Go to the provider's website (Fidelity, Vanguard, iShares, etc.) and look up the fund. In the "Portfolio" or "Characteristics" section, you'll find a metric called "Average Effective Duration" or simply "Duration." It's a standard disclosure. For individual bonds, your brokerage platform should show it, or you can use the simple formula: duration increases with maturity and decreases with a higher coupon.
Are stocks with high dividends just as sensitive to interest rates as bonds?
They can be, but the mechanism is different. For stocks, it's a dual effect. First, higher rates make their dividend yield less attractive compared to safe bonds (the income effect). Second, higher rates can slow the economy and hurt future earnings, and they increase the discount rate used in valuation models, lowering the present value of future cash flows. Sectors like utilities, consumer staples, and real estate (via REITs) often feel this pressure most acutely. Their sensitivity isn't as precise or mechanical as a bond's, but the correlation is real, especially during sharp, rapid rate increases.

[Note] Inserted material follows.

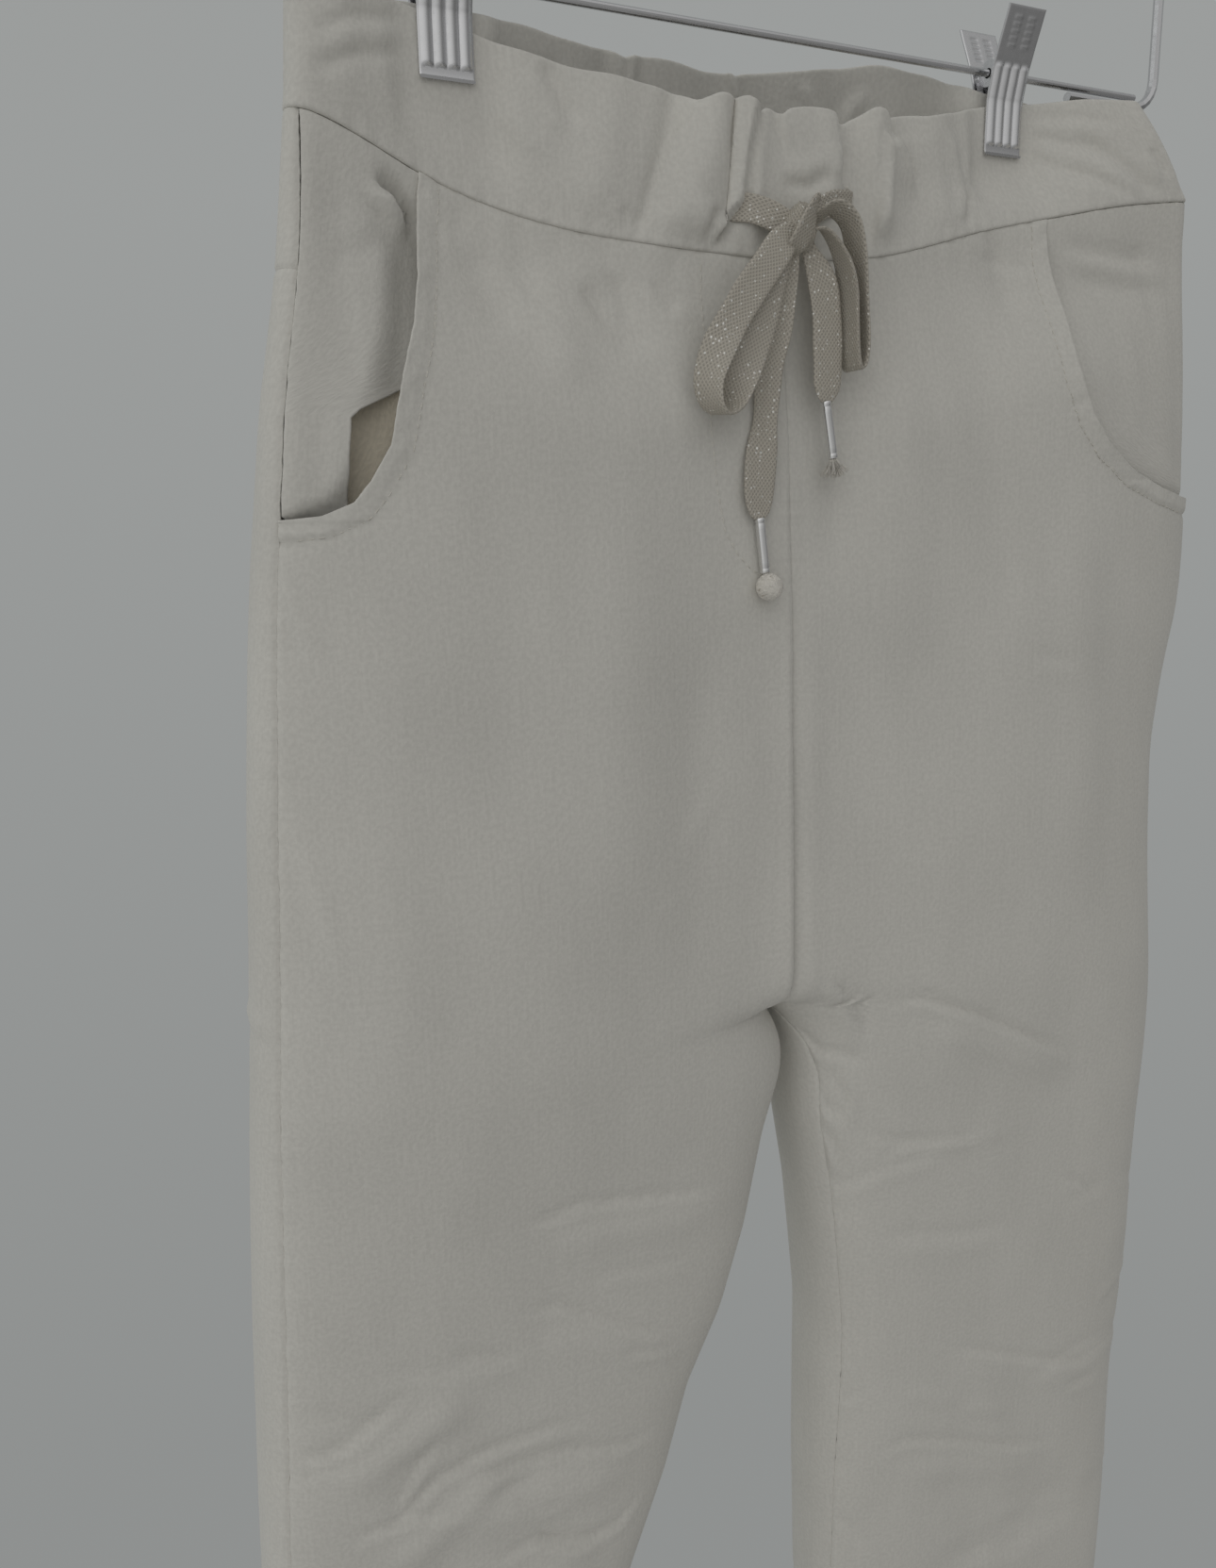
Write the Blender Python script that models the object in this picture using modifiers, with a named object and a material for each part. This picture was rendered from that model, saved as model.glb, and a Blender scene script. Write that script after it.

What's one non-obvious sign that my portfolio has too much interest rate risk?
Look at what happened during specific past periods. How did your portfolio perform in the latter half of 2022 or 2013? Both were periods of significant, rapid rate increases (the 2022 Fed hiking cycle and the 2013 "Taper Tantrum"). If your portfolio showed deep, simultaneous losses in both its stock and bond portions during those times, that's a classic signature of high interest rate sensitivity. Your diversifiers failed to diversify because they were all sensitive to the same factor.
Interest rate sensitivity isn't a monster under the bed. It's a measurable, manageable characteristic of your investments. By understanding duration, knowing what you own, and structuring your portfolio with an awareness of the rate environment, you transform this hidden risk from a threat into a factor you can navigate. Start by checking the duration of your largest bond holding today. That single act puts you ahead of most investors.